Direct selling through a network of independent sales representatives offers a cost-efficient model for introducing a company and its products into a new market. But low startup costs are not a guarantee for success. When evaluating international opportunities, start with a deep dive into the local economy to understand the market’s:

  • Gross Domestic Product: The country or market’s annual total value of goods and services.
  • Employment Indicators: The size of the workforce, plus current unemployment rates.
  • Consumer Price Index (CPI): An index of the retail prices paid by consumers for products and services in the market.
  • Purchasing Managers’ Index (PMI): An index of the current economic trends in the market’s manufacturing and service sectors.

It’s also essential to understand local economic policies and the region’s political landscape. A country’s central bank is a good resource for learning about current economic trends and gaining insight into future policies that could impact direct selling in a region. 

2. Evaluate the regulatory environment

Next, assess the market’s overall regulatory climate as well as specific regulations and tax requirements that align with a direct selling model. Research government requirements for sales tax collection, reporting, identity verification, and tax withholding for payouts to representatives. These can be different across markets and require the development and implementation of market-specific processes.

For example, Argentina, Indonesia, Colombia, United Arab Emirates, and China have more complicated regulatory environments. Taiwan has requirements tied to invoice numbers, invoice documentation, and health insurance deductions, while Korea has different tax rates based on earnings. Understanding a market’s regulatory requirements before making an expansion decision is critical.  

3. Determine culture fit

Even if a market is economically viable, your company’s products and services may face cultural barriers that could make expansion difficult. Don’t make assumptions based on your domestic market. Take the time to understand the culture and gauge local consumer interest in your company’s products and services. 

Language is an obvious consideration when selecting markets for expansion. For U.S.-based MLMs, English-speaking countries, such as Canada, Australia, United Kingdom, Ireland, and New Zealand, can be easier markets to enter. And, while speaking the same language across markets is not a necessity, it’s imperative that your local leaders and support teams can easily converse with potential representatives and customers. In addition, not having a good grasp of a market’s native language can cause your brand’s messages to get lost in translation.

Beyond language, learn about a country’s customs, mannerisms, and attitudes.

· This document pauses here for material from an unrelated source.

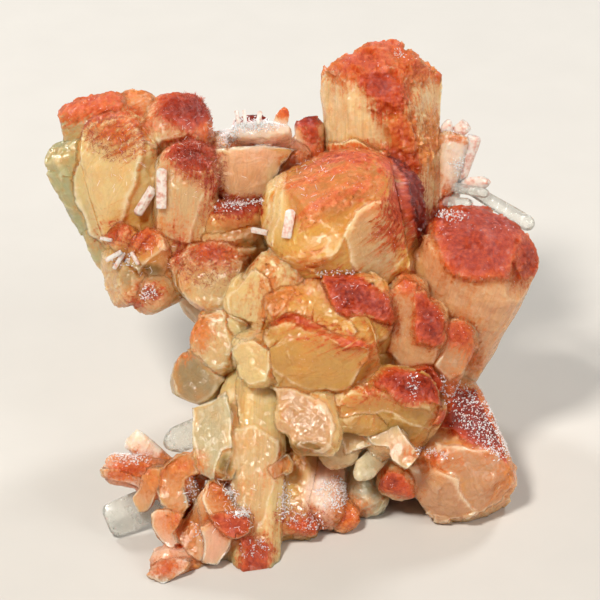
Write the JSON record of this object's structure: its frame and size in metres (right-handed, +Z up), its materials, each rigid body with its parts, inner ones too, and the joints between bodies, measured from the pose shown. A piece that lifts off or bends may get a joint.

From a business perspective, having insight into these elements of a market’s culture helps you navigate introductions, referrals, and marketing. Even the smallest insights can make a big difference. For example, while Americans are typically on a first-name basis in business settings, the more formal use of first and last names is the preference in China. 

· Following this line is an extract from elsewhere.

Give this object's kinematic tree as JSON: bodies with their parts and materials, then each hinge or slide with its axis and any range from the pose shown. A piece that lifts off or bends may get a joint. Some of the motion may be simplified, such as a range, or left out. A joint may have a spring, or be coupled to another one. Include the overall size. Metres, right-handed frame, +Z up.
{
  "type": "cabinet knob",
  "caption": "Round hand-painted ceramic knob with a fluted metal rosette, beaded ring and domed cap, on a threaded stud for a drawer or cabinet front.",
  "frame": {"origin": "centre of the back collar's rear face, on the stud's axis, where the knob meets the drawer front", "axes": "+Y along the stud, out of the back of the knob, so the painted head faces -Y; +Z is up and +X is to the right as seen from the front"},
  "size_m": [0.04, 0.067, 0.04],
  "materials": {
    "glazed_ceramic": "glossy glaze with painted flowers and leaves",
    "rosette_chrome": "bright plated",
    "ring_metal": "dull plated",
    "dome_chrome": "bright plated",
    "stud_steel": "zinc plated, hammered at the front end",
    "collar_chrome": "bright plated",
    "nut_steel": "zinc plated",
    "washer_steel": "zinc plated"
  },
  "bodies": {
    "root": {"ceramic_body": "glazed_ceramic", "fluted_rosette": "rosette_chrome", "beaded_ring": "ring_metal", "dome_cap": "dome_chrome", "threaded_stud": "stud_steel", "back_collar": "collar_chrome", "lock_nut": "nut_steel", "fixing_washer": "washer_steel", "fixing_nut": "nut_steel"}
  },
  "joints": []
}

Culture should also be a consideration regarding your MLM’s products and services. Every international market will have its own unique preferences for products, foods, and quality levels. Even shapes, colors, and packaging design could have cultural implications. Consumer research can help determine product viability and avoid potential issues with packaging, marketing, or advertising.

4. Investigate technology infrastructure

Evaluating a market’s technology infrastructure is another essential step before making expansion decisions for your MLM. As a foundation, look for widespread availability and stable access to the internet, as well as mobile penetration, both of which are essential for scaling and growing an MLM business. 

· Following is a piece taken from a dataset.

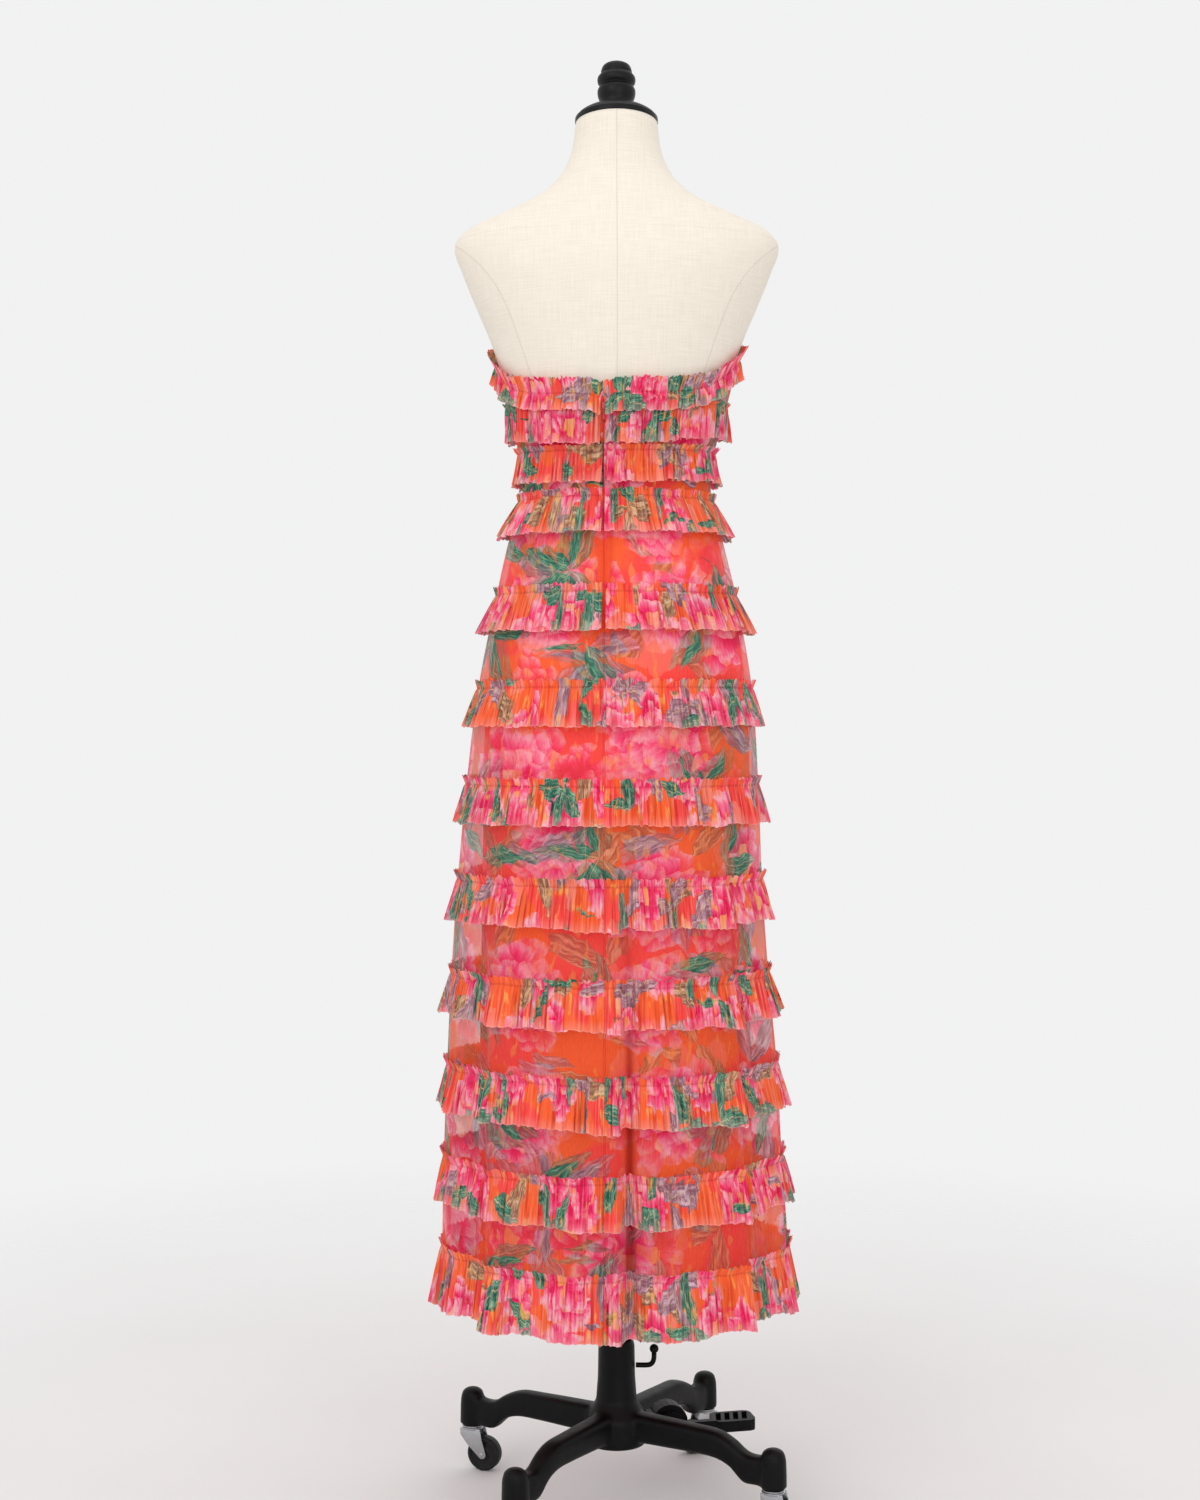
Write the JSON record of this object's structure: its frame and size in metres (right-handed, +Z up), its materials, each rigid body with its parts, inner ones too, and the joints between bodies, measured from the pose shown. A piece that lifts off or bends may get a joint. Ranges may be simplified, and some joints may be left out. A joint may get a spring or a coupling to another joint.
{
  "type": "strapless ruffle dress on a dress form",
  "caption": "Long strapless dress of printed net with gathered ruffles, back zip and slip, worn by a limbless linen dress form on a wheeled stand with foot pedal and lock lever.",
  "frame": {"origin": "on the floor, on the axis of the stand's pole", "axes": "+Z up; the dress's front faces -Y and its back, with the zip, faces +Y; +X is the wearer's left"},
  "size_m": [0.4327, 0.3962, 1.7053],
  "materials": {
    "net": "printed net, matt, slightly sheer",
    "slip_cloth": "printed slip, soft sheen",
    "tape": "woven zip tape",
    "slider": "enamelled",
    "linen": "cream linen cover over a firm form",
    "cap_paint": "satin black paint",
    "iron": "fine textured black paint on cast iron",
    "steel": "bright plated steel",
    "tyre": "black moulded wheel"
  },
  "bodies": {
    "stand": {"stand_base": "iron", "outer_tube": "iron", "pedal_housing": "iron"},
    "pole": {"inner_pole": "steel"},
    "form": {"torso": "linen", "torso_socket": "iron", "neck_cap": "cap_paint", "neck_finial": "cap_paint", "bodice_front": "net", "bodice_back_left": "net", "bodice_back_right": "net", "skirt_front": "net", "skirt_back_left": "net", "skirt_back_right": "net", "slip_front": "slip_cloth", "slip_back": "slip_cloth", "ruffle_01": "net", "ruffle_02": "net", "ruffle_03": "net", "ruffle_04": "net", "ruffle_05": "net", "ruffle_06": "net", "ruffle_07": "net", "ruffle_08": "net", "ruffle_09": "net", "ruffle_10": "net", "ruffle_11": "net", "ruffle_12": "net", "zip_tape": "tape", "zip_slider": "slider"},
    "zip_tab": {"zip_pull": "slider"},
    "lever": {"lock_lever": "iron"},
    "pedal": {"foot_pedal": "iron"},
    "fork_a": {"caster_fork_a": "steel"},
    "fork_b": {"caster_fork_b": "steel"},
    "fork_c": {"caster_fork_c": "steel"},
    "fork_d": {"caster_fork_d": "steel"},
    "wheel_a": {"caster_wheel_a": "tyre"},
    "wheel_b": {"caster_wheel_b": "tyre"},
    "wheel_c": {"caster_wheel_c": "tyre"},
    "wheel_d": {"caster_wheel_d": "tyre"}
  },
  "joints": [
    {"name": "height", "type": "slide", "parent": "stand", "child": "pole", "axis": [0, 0, 1], "range_m": [-0.03, 0.2]},
    {"name": "form_turn", "type": "hinge", "parent": "pole", "child": "form", "pos_m": [0, 0, 0.75], "axis": [0, 0, 1], "continuous": true},
    {"name": "zip_tab_swing", "type": "hinge", "parent": "form", "child": "zip_tab", "pos_m": [0.01536, 0.0946, 1.282], "axis": [1, 0, 0], "range_deg": [0, 150]},
    {"name": "lever_turn", "type": "hinge", "parent": "stand", "child": "lever", "pos_m": [-0.0229, 0, 0.162], "axis": [-1, 0, 0], "range_deg": [0, 180]},
    {"name": "pedal_press", "type": "hinge", "parent": "stand", "child": "pedal", "pos_m": [-0.06104, -0.01342, 0.092], "axis": [0.2147, -0.9767, 0], "range_deg": [0, 20], "stiffness_Nm_per_rad": 1.5, "springref_deg": -20.05},
    {"name": "swivel_a", "type": "hinge", "parent": "stand", "child": "fork_a", "pos_m": [0.11314, 0.17691, 0.0518], "axis": [0, 0, 1], "continuous": true},
    {"name": "swivel_b", "type": "hinge", "parent": "stand", "child": "fork_b", "pos_m": [-0.17691, 0.11314, 0.0518], "axis": [0, 0, 1], "continuous": true},
    {"name": "swivel_c", "type": "hinge", "parent": "stand", "child": "fork_c", "pos_m": [-0.11314, -0.17691, 0.0518], "axis": [0, 0, 1], "continuous": true},
    {"name": "swivel_d", "type": "hinge", "parent": "stand", "child": "fork_d", "pos_m": [0.17691, -0.11314, 0.0518], "axis": [0, 0, 1], "continuous": true},
    {"name": "roll_a", "type": "hinge", "parent": "fork_a", "child": "wheel_a", "pos_m": [0.10419, 0.16365, 0.02109], "axis": [0.829, -0.5592, 0], "continuous": true},
    {"name": "roll_b", "type": "hinge", "parent": "fork_b", "child": "wheel_b", "pos_m": [-0.19195, 0.11861, 0.02109], "axis": [-0.342, -0.9397, 0], "continuous": true},
    {"name": "roll_c", "type": "hinge", "parent": "fork_c", "child": "wheel_c", "pos_m": [-0.09901, -0.1694, 0.02109], "axis": [-0.4695, 0.8829, 0], "continuous": true},
    {"name": "roll_d", "type": "hinge", "parent": "fork_d", "child": "wheel_d", "pos_m": [0.16188, -0.10767, 0.02109], "axis": [-0.342, -0.9397, 0], "continuous": true}
  ]
}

Experts predict that most of the planet will have at least some access to broadband internet within the next three to five years. However, the access will continue to be expensive in some markets, making it more of a luxury item, which could limit an MLM’s pool of prospective representatives and customers. 

In addition to internet access, evaluate a market’s mobile penetration – aka the number of smartphone users per 100 people within a market. Markets with higher – or rapidly trending upward – mobile penetration rates are more likely to offer a viable audience to support an MLM’s representative recruiting needs while also providing the needed customer base. 

Examine exchange rates

Local currencies will play a central role in any MLM’s international expansion. As a first step, explore the costs of importing and exporting goods for each market. It’s a given that exchange rates will fluctuate, which can have a dramatic impact on your company’s bottom line.  If the exchange rate fluctuates widely, you could find yourself selling products at a loss. Understand your options and build a cushion into your strategy. For example, as you negotiate contracts, lock in a specific exchange rate to better forecast your revenue and expenses. 

There is no one-size-fits-all strategy for MLMs when it comes to operating internationally. Instead, your MLM’s international strategy needs to take a localized view and include the necessary time and research to assess each market thoroughly. As you do, you will identify the market differences and how you need to adapt operational processes, product or marketing strategies, or back-office technology configurations. Doing an upfront deep dive before launching in additional international markets will save your MLM company time, effort, and money in the long run.